How To Make The Intolerable TOLERABLE [Tips For Navigating The Crisis]

“First the doctor told me the good news: I was going to have a disease named after me.”

― Steve Martin

Have you ever been in a really stressful situation and all you could do was laugh? Hopefully it didn’t include having a disease named after you.

I’m fairly sure Martin’s joke doesn’t involve a real person. It is a bit dark – as was Martin in his early days. However, it illustrates how humor can alleviate even the most dire of situations. 

Not only has laughter been scientifically proven to improve your physical and mental state, it’s a valuable resource in times of stress or struggle. Like right now.

In addition to stress reduction and other personal benefits, it leaves you more open to events and people around you. It’s also contagious. Give someone a big smile and see what comes back.

Madisyn Taylor encourages us to share it:

“Laughter is good medicine, and we all have this medicine available to us…We magnify the effects of this medicine when we share it with the people in our lives.”

The corona crisis lockdown has made things very hard for many people. Intolerable for some. 

No doubt you or someone who know has a lot more sadness right now than fun. It’s important we are sensitive to them.

But there are moments when you can laugh. Despite the cloud hanging over you.

“During our journey, we can become very serious – it’s important to remember to have fun along the way”, Ms. Taylor reminds us.


A few years ago I was taking part in the first block of an intensive certification course in Zurich. I knew only one other participant. Casually. The topic was therapy-based, not business. The language was German. Did I mention it was intensive? Needless to say, I was out of my comfort zone. BIG TIME.

During a group discussion on the afternoon of day 2, the teacher/therapist told a story about once going out of his way to help extract a woman from an abusive relationship only to have her quit therapy soon after. Indeed, no good deed goes unpunished.

I don’t know if it was the way he told the story or the fact that his patient’s actions were ironically absurd, I began to laugh. And couldn’t stop. Didn’t want to, either. It was like getting reacquainted with a good friend. 

I didn’t realize it at the time but I was letting off stream. Decompressing. From the travel effort to get there to exerting myself to understand and be understood, the previous day and a half had been highly stressful. My laughter made it tolerable and it opened me up to profound learning for the rest of the course.

That afternoon in Zurich I made two big realizations about myself – Humor is a must-have for my learning; also, my most valuable resource. 

After that experience I made the decision that if what I was doing didn’t cause some element of joy or give me the ability to occasionally laugh, it simply wasn’t worth it. This includes paying work. As an independent contractor, not easy to walk away from.


In doing extensive research for High Performance Habits, best-selling author Brendon Burchard found a direct correlation between joy and performance:

“It turns out that joy, more than anything else, is what gives them capital “E” Energy.
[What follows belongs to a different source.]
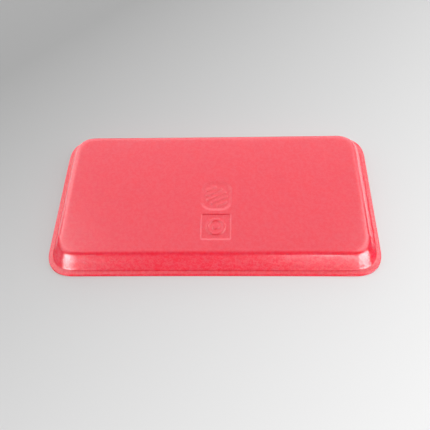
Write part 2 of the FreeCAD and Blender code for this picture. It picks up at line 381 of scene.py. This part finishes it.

If you feel joy, your mind, body and emotional reality all get a lift.” Incidentally, Energy is one of his top 6 Habits.

Apropos of joy, “They don’t wait for joy to land on them, they bring it.”

In our culture, we tend to value hard work and seriousness. In all the busyness and serious business, we forget to pay attention to the equally important light side of joy and laughter.

Of course, it is also important to allow ourselves to be serious and to honor that side of ourselves so that we stay balanced.  Also, it’s important to be sensitive of those that have felt real pain and loss as a result of negative events. Like this global pandemic.


If you’re a fan of Mad Men you probably have an opinion on Roger Sterling’s value to his firm. Say what you will about the silver fox, he knew how to laugh in the face of bad news.

We never find out why he was laughing here but to him it didn’t matter. It got him through that stressful day.

A little laughter can help you through tough times too. So don’t suppress a laugh when you feel it coming.

I don’t know if it can cure a disease but it has the power to make the intolerable TOLERABLE.

In what moments does laughter help you most? 

  • Nice one Tim.
    Yes, I guess, especially now, is as good a time as any to consider how seeing the humour inherent in the human condition can be a cathartic circuit breaker that can really put things into some sort of perspective.
    Although Roger did like a bit of LSD as well.